╔══

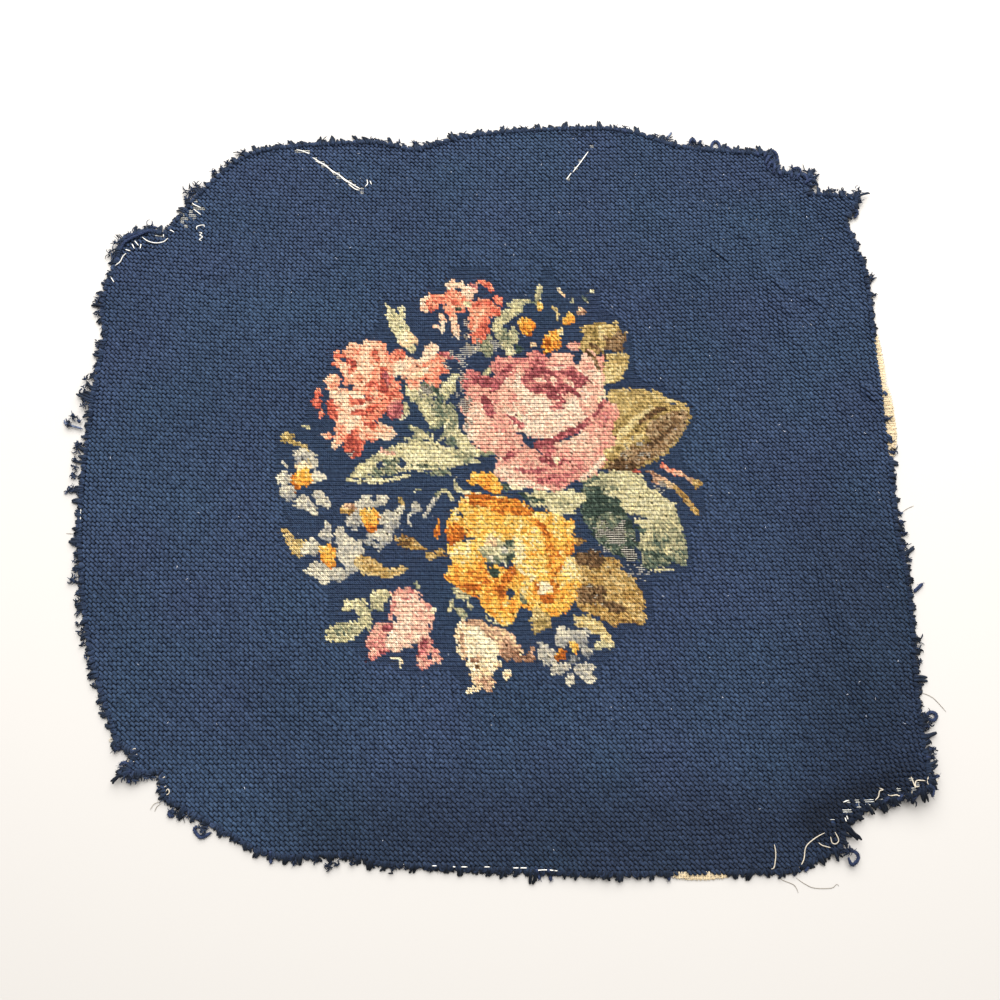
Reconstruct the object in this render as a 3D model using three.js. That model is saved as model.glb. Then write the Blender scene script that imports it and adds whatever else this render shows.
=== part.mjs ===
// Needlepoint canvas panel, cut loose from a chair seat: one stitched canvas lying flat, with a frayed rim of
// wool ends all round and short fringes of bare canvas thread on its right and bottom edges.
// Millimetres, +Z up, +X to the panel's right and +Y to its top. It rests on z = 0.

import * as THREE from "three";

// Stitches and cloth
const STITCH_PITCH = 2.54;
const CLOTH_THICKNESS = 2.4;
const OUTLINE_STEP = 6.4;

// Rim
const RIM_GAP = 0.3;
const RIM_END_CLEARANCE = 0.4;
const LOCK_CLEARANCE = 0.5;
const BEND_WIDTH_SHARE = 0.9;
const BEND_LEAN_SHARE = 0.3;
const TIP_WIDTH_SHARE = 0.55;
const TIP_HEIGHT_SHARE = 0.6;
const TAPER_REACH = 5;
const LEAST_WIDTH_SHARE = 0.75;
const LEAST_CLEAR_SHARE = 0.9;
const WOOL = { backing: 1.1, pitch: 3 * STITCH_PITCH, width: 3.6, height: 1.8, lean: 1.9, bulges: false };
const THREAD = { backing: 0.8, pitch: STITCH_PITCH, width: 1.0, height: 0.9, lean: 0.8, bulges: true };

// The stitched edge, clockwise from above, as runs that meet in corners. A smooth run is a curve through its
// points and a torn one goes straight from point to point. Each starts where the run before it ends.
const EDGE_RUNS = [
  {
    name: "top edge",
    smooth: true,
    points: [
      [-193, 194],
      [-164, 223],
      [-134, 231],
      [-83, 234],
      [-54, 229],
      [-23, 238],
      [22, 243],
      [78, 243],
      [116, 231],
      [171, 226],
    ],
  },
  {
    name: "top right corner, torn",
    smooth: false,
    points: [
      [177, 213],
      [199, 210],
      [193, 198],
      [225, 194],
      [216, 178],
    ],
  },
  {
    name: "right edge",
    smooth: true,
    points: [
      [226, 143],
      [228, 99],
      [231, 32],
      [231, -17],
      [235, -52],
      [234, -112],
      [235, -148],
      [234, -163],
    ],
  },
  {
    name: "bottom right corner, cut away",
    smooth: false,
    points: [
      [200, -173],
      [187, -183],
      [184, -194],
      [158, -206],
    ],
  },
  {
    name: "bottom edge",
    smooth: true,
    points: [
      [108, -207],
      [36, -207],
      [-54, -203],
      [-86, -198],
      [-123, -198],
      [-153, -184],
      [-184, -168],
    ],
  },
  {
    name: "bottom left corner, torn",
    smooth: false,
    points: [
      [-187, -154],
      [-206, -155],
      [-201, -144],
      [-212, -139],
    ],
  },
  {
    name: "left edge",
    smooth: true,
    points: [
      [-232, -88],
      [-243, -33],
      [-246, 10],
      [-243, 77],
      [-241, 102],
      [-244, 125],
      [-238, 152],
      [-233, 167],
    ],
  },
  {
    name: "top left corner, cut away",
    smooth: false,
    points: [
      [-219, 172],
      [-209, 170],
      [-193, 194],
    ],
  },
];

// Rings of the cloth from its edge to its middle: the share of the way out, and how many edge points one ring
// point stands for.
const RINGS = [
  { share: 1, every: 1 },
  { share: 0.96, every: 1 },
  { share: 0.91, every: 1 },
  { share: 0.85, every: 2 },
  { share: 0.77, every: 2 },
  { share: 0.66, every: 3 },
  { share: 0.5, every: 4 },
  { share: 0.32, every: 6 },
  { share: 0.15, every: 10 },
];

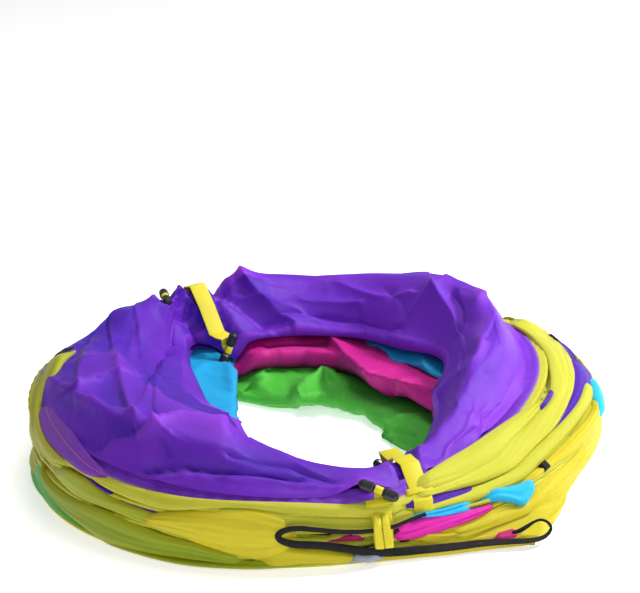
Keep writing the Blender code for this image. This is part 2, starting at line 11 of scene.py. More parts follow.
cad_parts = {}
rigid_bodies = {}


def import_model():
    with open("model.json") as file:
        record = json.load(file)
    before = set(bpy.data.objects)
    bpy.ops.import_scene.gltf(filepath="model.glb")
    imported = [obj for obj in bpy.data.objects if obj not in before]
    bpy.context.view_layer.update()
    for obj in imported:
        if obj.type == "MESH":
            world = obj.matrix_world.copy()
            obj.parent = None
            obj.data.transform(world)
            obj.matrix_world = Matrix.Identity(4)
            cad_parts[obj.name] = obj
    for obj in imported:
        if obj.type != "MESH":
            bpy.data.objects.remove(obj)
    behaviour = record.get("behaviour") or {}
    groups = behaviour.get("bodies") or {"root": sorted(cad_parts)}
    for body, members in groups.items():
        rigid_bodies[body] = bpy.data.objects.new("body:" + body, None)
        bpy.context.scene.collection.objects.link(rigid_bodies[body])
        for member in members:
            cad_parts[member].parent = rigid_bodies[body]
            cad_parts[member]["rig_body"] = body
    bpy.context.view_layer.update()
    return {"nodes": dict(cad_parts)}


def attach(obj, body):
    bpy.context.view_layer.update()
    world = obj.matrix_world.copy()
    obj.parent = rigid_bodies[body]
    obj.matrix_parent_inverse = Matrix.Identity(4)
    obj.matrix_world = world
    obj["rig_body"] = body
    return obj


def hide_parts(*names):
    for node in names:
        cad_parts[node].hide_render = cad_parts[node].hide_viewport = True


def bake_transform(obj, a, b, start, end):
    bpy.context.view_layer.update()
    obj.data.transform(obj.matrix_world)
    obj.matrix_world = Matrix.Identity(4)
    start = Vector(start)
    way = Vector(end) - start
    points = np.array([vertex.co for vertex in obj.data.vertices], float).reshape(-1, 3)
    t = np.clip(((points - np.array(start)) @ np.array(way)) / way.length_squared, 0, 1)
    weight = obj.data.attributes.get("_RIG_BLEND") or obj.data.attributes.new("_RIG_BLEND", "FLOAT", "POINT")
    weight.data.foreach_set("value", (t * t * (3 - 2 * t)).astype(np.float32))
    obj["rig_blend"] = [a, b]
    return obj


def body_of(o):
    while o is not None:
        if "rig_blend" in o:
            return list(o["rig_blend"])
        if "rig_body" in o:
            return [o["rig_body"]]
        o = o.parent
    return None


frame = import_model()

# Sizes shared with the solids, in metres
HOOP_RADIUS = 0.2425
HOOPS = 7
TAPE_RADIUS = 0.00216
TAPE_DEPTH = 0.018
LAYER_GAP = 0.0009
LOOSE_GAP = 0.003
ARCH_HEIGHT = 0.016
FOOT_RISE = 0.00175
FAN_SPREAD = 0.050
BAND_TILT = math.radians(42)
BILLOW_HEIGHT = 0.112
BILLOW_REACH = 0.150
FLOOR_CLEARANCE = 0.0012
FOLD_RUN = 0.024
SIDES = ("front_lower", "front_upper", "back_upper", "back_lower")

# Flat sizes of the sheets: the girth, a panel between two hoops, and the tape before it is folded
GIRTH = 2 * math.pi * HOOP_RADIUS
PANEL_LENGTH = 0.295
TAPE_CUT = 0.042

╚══

Work to be completed:
Find each line that has the word "Identity", then copy it out.

Solution to this exercise:
            obj.matrix_world = Matrix.Identity(4)
    obj.matrix_parent_inverse = Matrix.Identity(4)
    obj.matrix_world = Matrix.Identity(4)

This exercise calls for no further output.